Sunday I began what has proven to be an insane process of applying for my physical therapy license so that I can register to take the boards (holy moly, I can’t believe that is real)! To say it is involved is a major understatement. Tomorrow on the docket is to find a notary to sign an affidavit, Monday I had to get a passport photo taken, craziness right!
Also, I am in the process of getting all of my paper work for my final rotation squared away which is about 5x more than any other rotation I have been on all while working full time (plus), studying 2+ hours a day and running. I feel like I get up in the morning at 5:30 and blink and its 11 pm again.
Added to this, the beginning of the week has been emotionally taxing at work. It is hard to accept that all patients can’t get better, especially when you find yourself developing a soft spot for them. The hardest part is getting to know the families and really rooting for them when in the end sometimes there is nothing you can do about it. It’s helpless. I can’t really say more about it (HIPAA) but I am definitely going to have to grow a thicker skin in the coming years or I will be an emotional disaster every day of my life.

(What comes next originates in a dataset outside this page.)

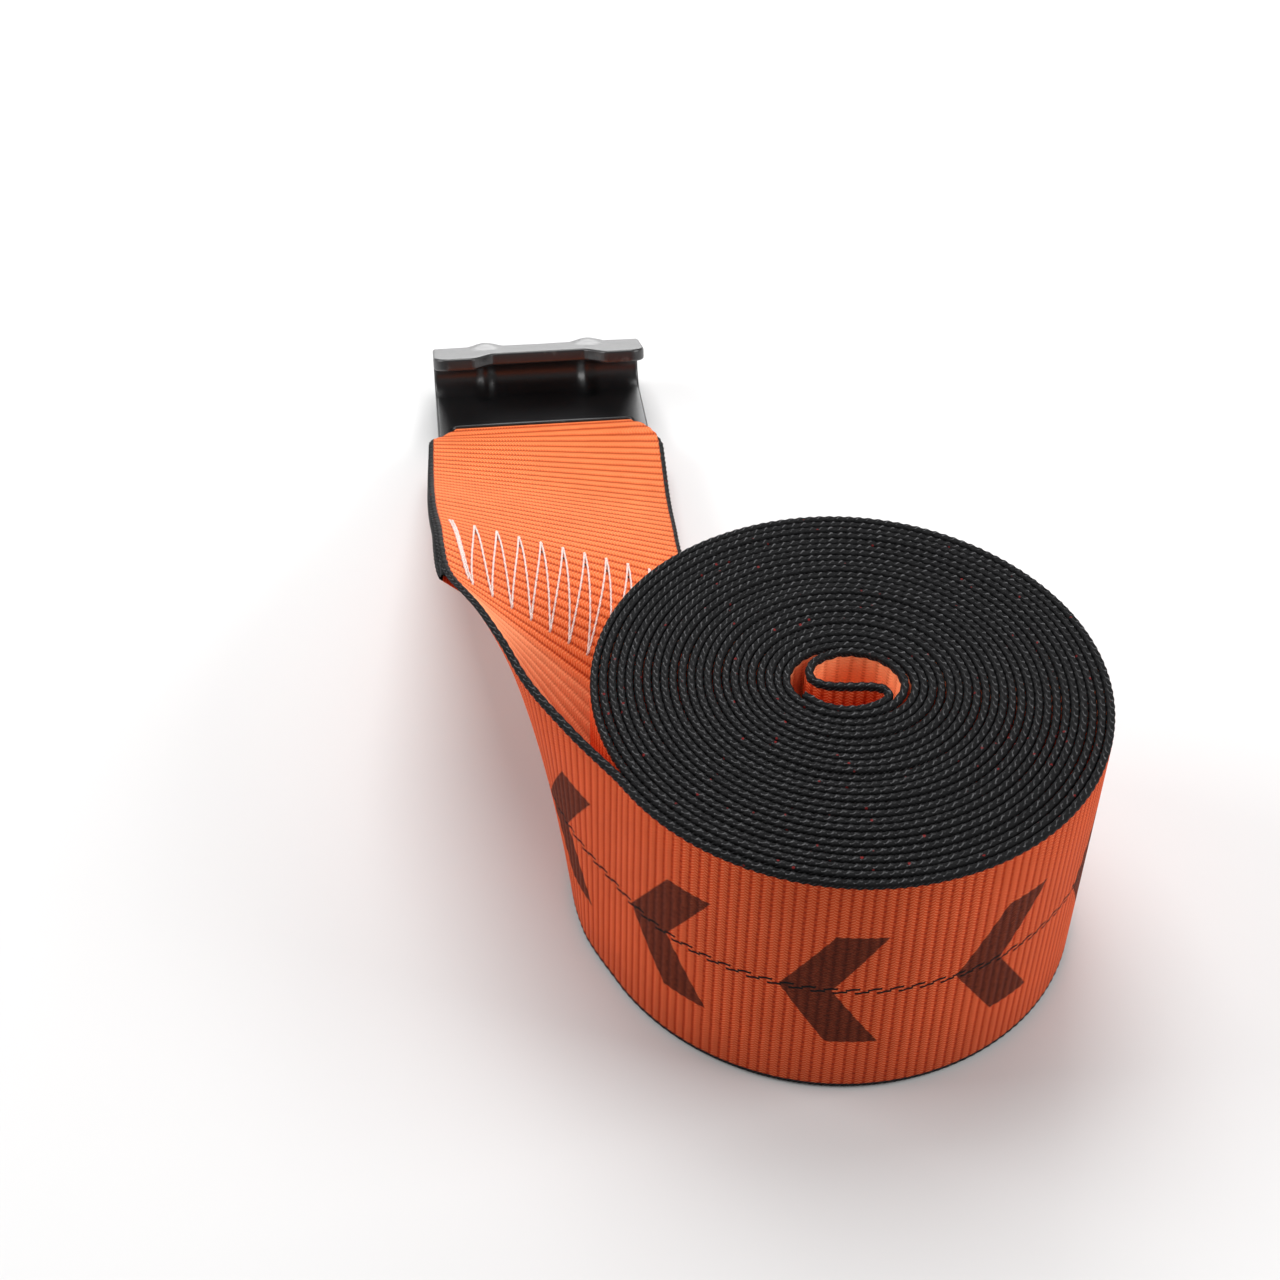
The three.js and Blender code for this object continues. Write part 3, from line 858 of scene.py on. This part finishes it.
    def rings(self, strip: Strip, with_faces: bool) -> tuple[Array, Array]:
        """Places the section along a strip.

        Args:
            strip: The stations.
            with_faces: Whether the faces get points between the selvedges.

        Returns:
            Places and fabric coordinates of the section's points.
        """
        outer_face = self.face_depth(strip.run, self.rib_pitch)
        inner_face = self.face_depth(strip.run, self.inner_pitch)
        upper = self.edge_points(strip, 1)
        lower = self.edge_points(strip, -1)[::-1]
        if with_faces:
            shares = (0.5, 0.0, -0.5)
            inner = [(strip.half * share, inner_face) for share in shares]
            outer = [(-strip.half * share, -outer_face) for share in shares]
            section = upper + inner + lower + outer
        else:
            section = upper + [lower[0], lower[2], lower[4]]
        side = np.stack([np.broadcast_to(point[0], strip.run.shape) for point in section], axis=1)
        depth = np.stack([np.broadcast_to(point[1], strip.run.shape) for point in section], axis=1)
        places = (
            strip.centre[:, None]
            + strip.across[:, None] * side[..., None]
            + strip.normal[:, None] * depth[..., None]
        )
        run = np.broadcast_to(strip.run[:, None], side.shape)
        return places, np.stack([run, side, depth], axis=2)

    def build(self) -> bpy.types.Object:
        """Returns:
            The piece.
        """
        inner, outer = self.route()
        tubes = [
            wrapped_grid("roll_turns", *self.rings(inner, with_faces=False)),
            wrapped_grid("outer_turn", *self.rings(outer, with_faces=True)),
        ]
        mesh = close_tube(tubes, "webbing")
        tail_end = float(outer.run[-1]) - self.fold_back_length - math.pi * self.tail.loop_radius
        finish = WebbingFinish(hole_run=tail_end - Seam(self.tail).start + 0.9)
        piece = make_object("webbing", mesh, finish.build())
        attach(piece, "strap")
        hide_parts("webbing_strap")
        return piece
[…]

After two long hard days, it started to snow, I mean REALLY snow yesterday. Due to the fact that I absolutely needed to run for my sanity, I hit the road in the snow even though people looked at me like I had a few screws loose. It was the most peaceful, beautiful, serene run you could ever have in a city. There weren’t many people out, not even cars so it was quiet. The snow hadn’t been plowed, walked on or driven over so it was just untouched natural beauty and I needed that so much in that moment.
Due to this insanely long outpouring, I am going to postpone the WIAW to tomorrow, though I did remember to do it!! Catch you tomorrow!